Even though she has lived in the United States for several years, and now in the UK for almost fourteen years, the author says she essentially belong to the Arabian Gulf diaspora, which doesn’t allow for any sense of citizenry. Thus, she grew up within a Goan milieu, always with Goa as her centripetal location, and yet from infancy informed by the diversity which prevails in the Gulf.

“I wanted to create characters very different from the tropes that occur in Goan literature, typically the bhatkar (landed gentry) pitted against the mundkar (tenant/underdog). I wanted to write about modern characters, women who are university-educated feminists and men who are charming cross-cultural philanderers. These characters live within the canon of Goan literary endeavour but exist universally.”

Ask her who is Carvalho essentially– fiction or non-fiction, and she feels that both are disciplines of discovery. Adding that while a lot of documentation of Goan history and culture has to take place in order for it to survive as a record of their collective narrative, she says, “In the past five years, the old guard of Goa’s intelligentsia has been fading and it’s time for my generation to carry the baton. I feel a tremendous responsibility to be in the service of my state, to chronicle and document, and so I find myself returning to this process as a moral obligation.”

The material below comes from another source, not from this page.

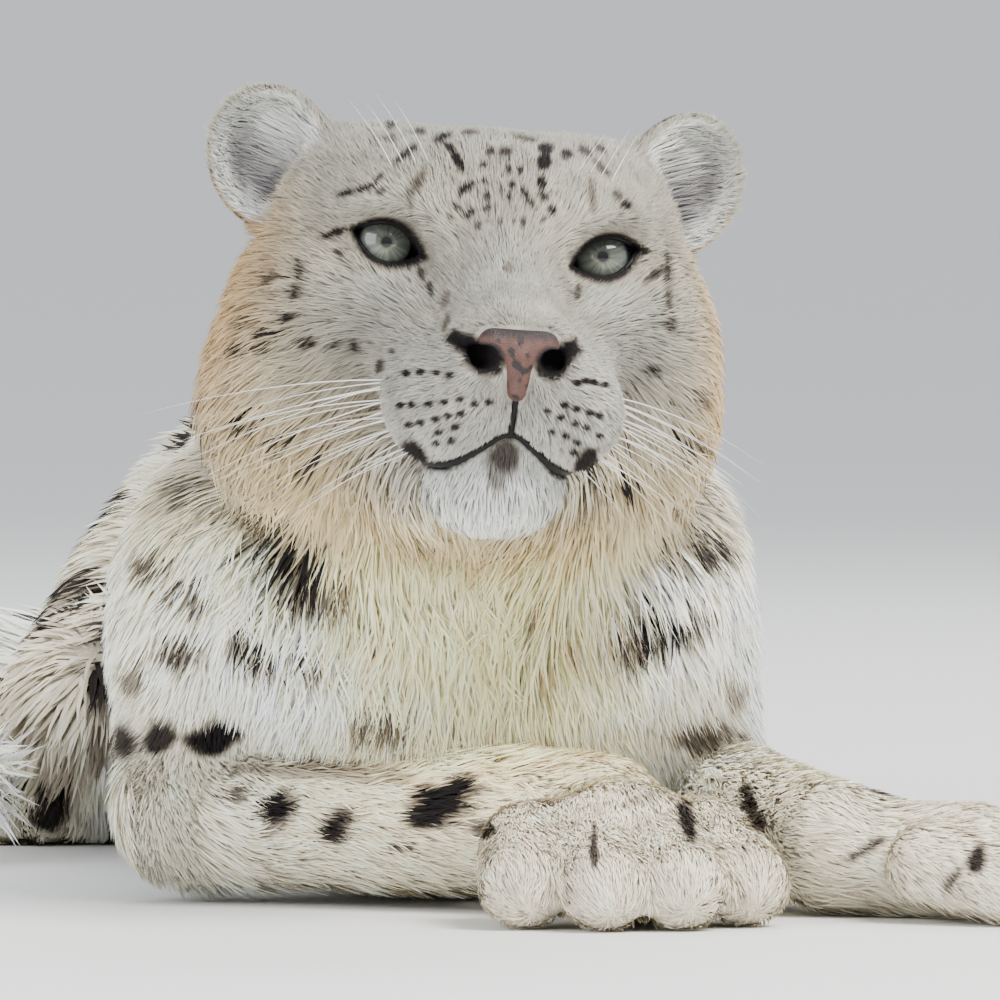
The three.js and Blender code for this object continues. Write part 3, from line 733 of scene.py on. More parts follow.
# Marks in picture places, by strength: x, y, length, width, angle in degrees
FACE_MARKS = {
    1.0: [
        (544, 161, 13, 20, 0), (542, 183, 10, 13, 0), (294, 293, 15, 14, 0), (286, 317, 18, 10, -15),
        (305, 344, 19, 9, 8),
    ],
    0.95: [
        (457, 159, 27, 9, 65), (466, 188, 21, 9, -35), (469, 214, 14, 8, -25), (520, 170, 7, 10, 0),
        (524, 192, 11, 7, 60), (544, 196, 13, 9, 30), (552, 210, 11, 7, 60), (346, 193, 20, 6, -15),
        (364, 188, 20, 7, -18), (333, 233, 34, 8, -20), (299, 271, 24, 8, 86), (354, 347, 10, 12, 0),
        (243, 421, 34, 10, 3), (671, 325, 9, 14, 0), (653, 372, 16, 11, 0), (627, 481, 26, 13, 10),
    ],
    0.9: [
        (483, 164, 8, 7, 0), (485, 182, 7, 6, 0), (487, 195, 7, 9, 0), (487, 208, 10, 6, -50),
        (457, 206, 9, 7, 0), (512, 185, 7, 11, 0), (530, 202, 10, 7, 40), (546, 148, 16, 11, 0),
        (641, 250, 20, 8, 10), (336, 344, 12, 8, 20), (286, 439, 24, 17, -20), (413, 457, 34, 24, 60),
    ],
    0.85: [
        (490, 151, 11, 9, 0), (442, 137, 20, 8, -20), (378, 179, 16, 5, -50), (626, 205, 12, 10, 20),
        (264, 340, 34, 9, 80), (241, 348, 20, 8, 22), (586, 463, 34, 20, -60),
    ],
    0.8: [
        (509, 169, 6, 9, 0), (509, 197, 6, 8, 0), (567, 154, 12, 9, 20), (450, 148, 12, 7, 50),
        (405, 154, 30, 7, -42), (668, 270, 8, 40, 0), (633, 443, 18, 9, -15),
    ],
    0.75: [
        (430, 288, 7, 16, -10), (309, 465, 28, 10, 5),
    ],
    0.7: [
        (478, 225, 9, 6, -50), (544, 219, 7, 6, 0), (523, 222, 6, 10, 0), (505, 151, 14, 10, 0),
        (390, 124, 10, 9, 0), (420, 131, 12, 7, 0), (585, 150, 16, 8, 30), (338, 253, 11, 8, 30),
        (421, 272, 8, 10, 0), (578, 292, 7, 16, 8), (379, 366, 9, 14, 20), (669, 300, 8, 24, 0),
        (690, 445, 30, 12, -10), (655, 275, 22, 9, -30),
    ],
    0.62: [
        (503, 456, 30, 36, 0),
    ],
    0.6: [
        (450, 217, 7, 6, 0), (501, 189, 5, 9, 0), (535, 209, 6, 5, 0), (500, 222, 6, 7, 0),
        (618, 196, 14, 7, 50), (470, 132, 16, 6, 0), (525, 138, 22, 6, 10), (602, 168, 26, 7, 45),
        (600, 148, 14, 8, 30), (269, 278, 16, 10, -40), (368, 343, 7, 6, 0), (498, 545, 30, 8, 0),
    ],
    0.5: [
        (455, 235, 6, 5, 0), (514, 221, 5, 7, 0), (418, 182, 32, 11, -60), (381, 191, 12, 9, 0),
        (391, 137, 9, 9, 0), (270, 294, 11, 8, 0), (392, 351, 8, 6, 0), (237, 323, 16, 5, 32),
        (321, 418, 18, 7, -10), (630, 392, 8, 8, 0), (700, 400, 12, 20, 0), (446, 322, 6, 20, 15),
    ],
    0.45: [
        (329, 321, 10, 5, 10),
    ],
    0.4: [
        (592, 196, 34, 8, 84), (445, 300, 8, 18, 20), (497, 480, 20, 22, 0),
    ],
    0.35: [
        (410, 200, 22, 7, 80), (508, 267, 9, 12, 0),
    ],
}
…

Carvalho’s first book ‘Into the Diaspora Wilderness’, which was published 12 years ago by the independent press Goa, 1556, founded by the journalist Frederick Noronha, laments, “There’s a vile literary hubris that dismisses independent publishers which is ironic, given their role in discovering Booker prize listees, preserving regional histories, and works in translation.”

Having finished writing new novels, ‘Horton’ and ‘And Thus to All Tyrants’, which explore relationships, truth-telling, and the immigrant as the ‘other.’, she has started on a non-fiction book titled, Goans of Zanzibar, 1865-1910.